The Nativity Facade, as the name implies, tells the Nativity story in ornate, detailed sculptures. Even in telling a Biblical story, elements of nature are present throughout.
The Passion Facade is remarkably different from the Nativity. Starker, geometric shapes tell the story of the last days of Christ. It isn’t hard to see why this is Barcelona’s most popular tourist destination. Be sure to allow yourself plenty of time to explore both inside and out.
From there, we headed towards the El Born neighborhood. Did you know that Barcelona has its own Arc de Trimof? This arch was designed as the entryway for the World’s Fair and now leads to the Ciutadella Park.
By this time, it was late afternoon and very much time for a tapas break! We stopped into Bormuth, a local neighborhood favorite in El Born. We sampled classic Spanish tapas: Patatas Bravas, apple-smoked sausage, and croquetes. Vermouth is also all the rage in Spain, so we all had a glass. Although it was all delicious, I think the sausage was my favorite.

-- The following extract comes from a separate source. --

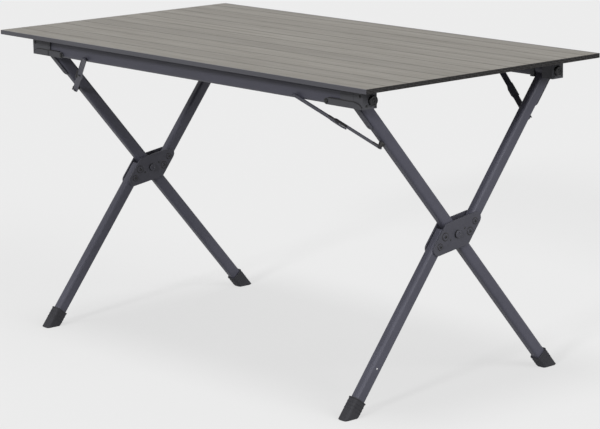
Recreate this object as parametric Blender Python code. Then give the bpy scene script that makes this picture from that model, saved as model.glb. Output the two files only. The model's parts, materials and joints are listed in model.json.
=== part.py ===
"""Folding camp table: a slatted roll-up top on two rails, carried by two scissor leg pairs.

Metres, +Z up. X runs along the table, -Y is the front, the feet stand on z = 0.
Each leg pair swings under the rails on its four corner brackets, and two-link stays brace it.
"""

import math

import bmesh
import bpy
from mathutils import Matrix, Vector

# Top
TOP_LENGTH = 1.300
TOP_DEPTH = 0.700
TOP_HEIGHT = 0.724
SLAT_COUNT = 12
REAR_SLAT_DEPTH = 0.0455
SLAT_THICKNESS = 0.010
SLAT_WALL = 0.001
SLAT_CELLS = 3
SLAT_EDGE_CHAMFER = 0.0008
SLAT_GAP = 0.0006
EDGE_TRIM_DEPTH = 0.003
EDGE_TRIM_INSET = 0.001

# Rails
RAIL_SETBACK = 0.053
RAIL_DEPTH = 0.022
RAIL_HEIGHT = 0.038
RAIL_CORNER = 0.008
RAIL_WALL = 0.0015
RAIL_HALF_LENGTH = 0.5165
RAIL_PAD_HEIGHT = 0.008
RAIL_PAD_DEPTH = 0.016
RAIL_PAD_END_INSET = 0.0015

# Legs
LEG_X = 0.541
LEG_WIDTH = 0.022
LEG_DEPTH = 0.0285
LEG_CORNER = 0.0065
LEG_WALL = 0.0015
NEST_GAP = 0.0006
HUB_HEIGHT = 0.356
HUB_SHIFT = 0.003
PIVOT_INSET = 0.0221
PIVOT_DROP = 0.001
LEG_TOP_OVERRUN = 0.0075
UPPER_LEG_TOP_OVERRUN = 0.013
UPPER_LEG_EYE_RADIUS = 0.0125
SPLIT_LEG_LEAN = math.radians(2.3)
HUB_END_GAP = 0.0135

# Hub
HUB_PLATE_THICKNESS = 0.0035
HUB_PLATE_REACH = 0.056
HUB_PLATE_SHOULDER = 0.001
HUB_BOLT_RADIUS = 0.005
HUB_HEAD_RADIUS = 0.009
HUB_HEAD_HEIGHT = 0.003

# Corner brackets
BRACKET_START = 0.5176
BRACKET_END = 0.586
BRACKET_SLOT_CLEARANCE = 0.0015
BRACKET_ROOF = 0.0035
BRACKET_EYE_MARGIN = 0.0001
ARM_THICKNESS = 0.003
ARM_HEIGHT = 0.0138
FOLD_PIN_X = 0.473
FOLD_PIN_LIFT = 0.007
FOLD_PIN_RADIUS = 0.003
FOLD_PIN_DEPTH = 0.007
FOLD_HEAD_RADIUS = 0.0055
FOLD_HEAD_HEIGHT = 0.0018
PIVOT_BOLT_RADIUS = 0.004
PIVOT_HEAD_RADIUS = 0.009
PIVOT_HEAD_HEIGHT = 0.0055
STRAP_WIDTH = 0.016
STRAP_THICKNESS = 0.003
STRAP_START = 0.0235
STRAP_END = 0.080

# Feet
FOOT_WIDTH = 0.027
FOOT_DEPTH = 0.033
FOOT_CORNER = 0.006
FOOT_LENGTH = 0.046
FOOT_FLOOR = 0.016
FOOT_CHAMFER = 0.0025

# Folding stays
STAY_RAIL_X = 0.376
STAY_RAIL_RISE = 0.0105
FRONT_STAY_LEG_DROP = 0.125
BACK_STAY_LEG_DROP = 0.110
STAY_WIDTH = 0.010
STAY_THICKNESS = 0.002
FRONT_STAY_STANDOFF = 0.0098
BACK_STAY_STANDOFF = 0.0015
STAY_RAIL_CLEARANCE = 0.0011
STAY_STACK_GAP = 0.0003
STAY_BOSS_RADIUS = 0.0025
STAY_BOSS_FRONT = 0.0025
STAY_BOSS_BACK = 0.005
STAY_RIVET_RADIUS = 0.002
STAY_RIVET_HEAD = 0.0036
STAY_RIVET_HEAD_HEIGHT = 0.0012
STAY_HEAD_SINK = 0.0005

# Fits
SEAT_GAP = 0.0003
HOLE_CLEARANCE = 0.0003
CUT_OVERRUN = 0.004
ROUND_SIDES = 20
CORNER_STEPS = 4

LEFT, RIGHT = -1, 1
FRONT, BACK = -1, 1
SIDE_NAMES = {FRONT: "front", BACK: "back"}
END_NAMES = {LEFT: "left", RIGHT: "right"}
STAY_STANDOFF = {FRONT: FRONT_STAY_STANDOFF, BACK: BACK_STAY_STANDOFF}
STAY_LEG_DROP = {FRONT: FRONT_STAY_LEG_DROP, BACK: BACK_STAY_LEG_DROP}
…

Our final museum for the day was the Picasso Museum. Before booking our trip to Barcelona, I did a lot of research about what sites to see (and not see). Although I had read mixed reviews of this museum, I think it was well worth visiting (if you have time). Located in the Gothic Quarter, the museum houses the art works of Picasso’s early artistic career. The audio tour guides you through his formative years. In addition to early paintings, you can see other craft works and his later study of Las Meninas.

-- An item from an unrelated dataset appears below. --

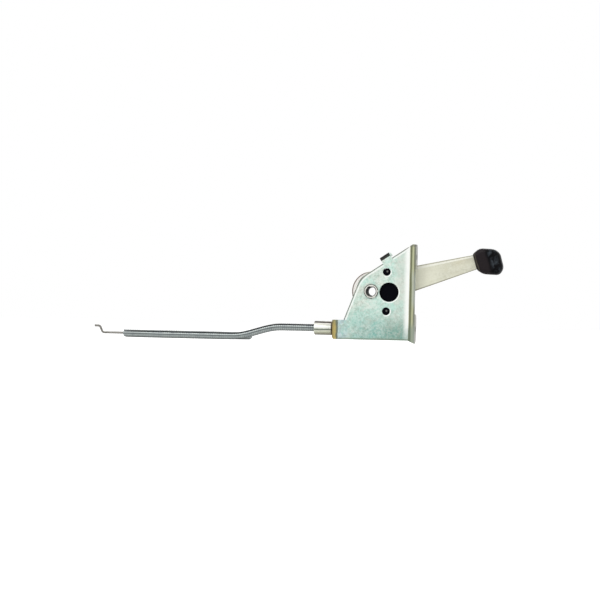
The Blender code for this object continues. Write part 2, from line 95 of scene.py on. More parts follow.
class Value:  # a shader socket that takes + - * / and powers
    def __init__(self, tree, socket=None):
        self.tree, self.socket = tree, socket

    def add(self, kind, settings=None, sockets=None, output=0):
        node = self.tree.nodes.new(kind)
        for key, value in (settings or {}).items():
            if key == "stops":
                self.fillRamp(node.color_ramp, value)
            else:
                setattr(node, key, value)
        for key, value in (sockets or {}).items():
            target = node.inputs[key]
            if isinstance(value, Value):
                self.tree.links.new(value.socket, target)
            else:
                target.default_value = value
        return Value(self.tree, node.outputs[output])

    def fillRamp(self, ramp, stops):
        while len(ramp.elements) < len(stops):
            ramp.elements.new(0.5)
        for element, (place, tone) in zip(ramp.elements, stops):
            element.position = place
            element.color = (*tone, 1) if len(tone) == 3 else tone

    def math(self, operation, *values):
        return self.add("ShaderNodeMath", {"operation": operation}, dict(enumerate(values)))

    def __add__(self, other):
        return self.math("ADD", self, other)

    def __sub__(self, other):
        return self.math("SUBTRACT", self, other)

    def __mul__(self, other):
        return self.math("MULTIPLY", self, other)

    def __truediv__(self, other):
        return self.math("DIVIDE", self, other)

    def __pow__(self, other):
        return self.math("POWER", self, other)

    def __rsub__(self, other):
        return self.math("SUBTRACT", other, self)

    def __rtruediv__(self, other):
        return self.math("DIVIDE", other, self)

    __radd__ = __add__
    __rmul__ = __mul__

    def between(self, low, high):  # 0 below low, 1 above high, smooth between
        ends = {"Value": self, "From Min": low, "From Max": high}
        return self.add("ShaderNodeMapRange", {"interpolation_type": "SMOOTHSTEP"}, ends)

    def bandAt(self, middle, halfWidth):  # 1 at the middle, 0 past the half width
        off = self.math("ABSOLUTE", self - middle)
        return 1 - off.between(halfWidth * 0.3, halfWidth)

    def mixed(self, first, second):  # this value blends one colour into another
        blend = {"data_type": "RGBA"}
        return self.add("ShaderNodeMix", blend, {0: self, 6: first, 7: second}, 2)

    def noise(self, scale, detail=3, roughness=0.55, distortion=0.0, space=None):
        ends = {"Scale": scale, "Detail": detail, "Roughness": roughness, "Distortion": distortion}
        if space is not None:
            ends["Vector"] = space
        return self.add("ShaderNodeTexNoise", None, ends)

    def stretched(self, scale):
        ends = {"Vector": self, "Scale": scale}
        return self.add("ShaderNodeMapping", None, ends)

    def apart(self):
        node = self.add("ShaderNodeSeparateXYZ", None, {0: self}).socket.node
        return [Value(self.tree, end) for end in node.outputs]

    def bumped(self, strength, distance):
        ends = {"Height": self, "Strength": strength, "Distance": distance}
        return self.add("ShaderNodeBump", None, ends)


def tone(red, green, blue):  # a colour as seen on screen, 0 to 255, made linear
    seen = np.array([red, green, blue]) / 255
    linear = np.where(seen <= 0.04045, seen / 12.92, ((seen + 0.055) / 1.055) ** 2.4)
    return (*linear.tolist(), 1)


def startMaterial(name, metallic, roughness):
    material = bpy.data.materials.new(name)
    material.use_nodes = True
    tree = material.node_tree
    shader = tree.nodes["Principled BSDF"]
    shader.inputs["Metallic"].default_value = metallic
    shader.inputs["Roughness"].default_value = roughness
    place = Value(tree).add("ShaderNodeTexCoord", output="Object")
    return material, shader, place


def connect(shader, **values):
    names = {
        "colour": "Base Color",
        "roughness": "Roughness",
        "normal": "Normal",
        "metallic": "Metallic",
    }
    for key, value in values.items():
        value.tree.links.new(value.socket, shader.inputs[names[key]])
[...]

After a quick siesta, it was time for more food! Since we were staying at the Hotel Colonial Barcelona we were really in the heart of it all. First, we stopped for a glass of local wine and a cheese plate at La Vinya del Senyor. Although we didn’t snag one of the coveted outdoor tables, this wine bar is located very close to the Church of Santa Maria Del Mar (also worth stopping into).
For dinner, we ventured a few blocks to Casa Delfin, a mainstay of Catalan food for over 100 years. I can see why! The brasserie-like space was bustling, but we didn’t have to wait for a table (or have a reservation) to sit inside. We started our meal with squid sauteed in garlic and parsley…cooked to perfection! We also ordered the octopus, which was cooked with smoked paprika. Starting a trend for almost every meal of the trip, we got croquettes (ham in this case). Finally, we split a seafood paella for our main. A very delicious, seafood forward start to our trip!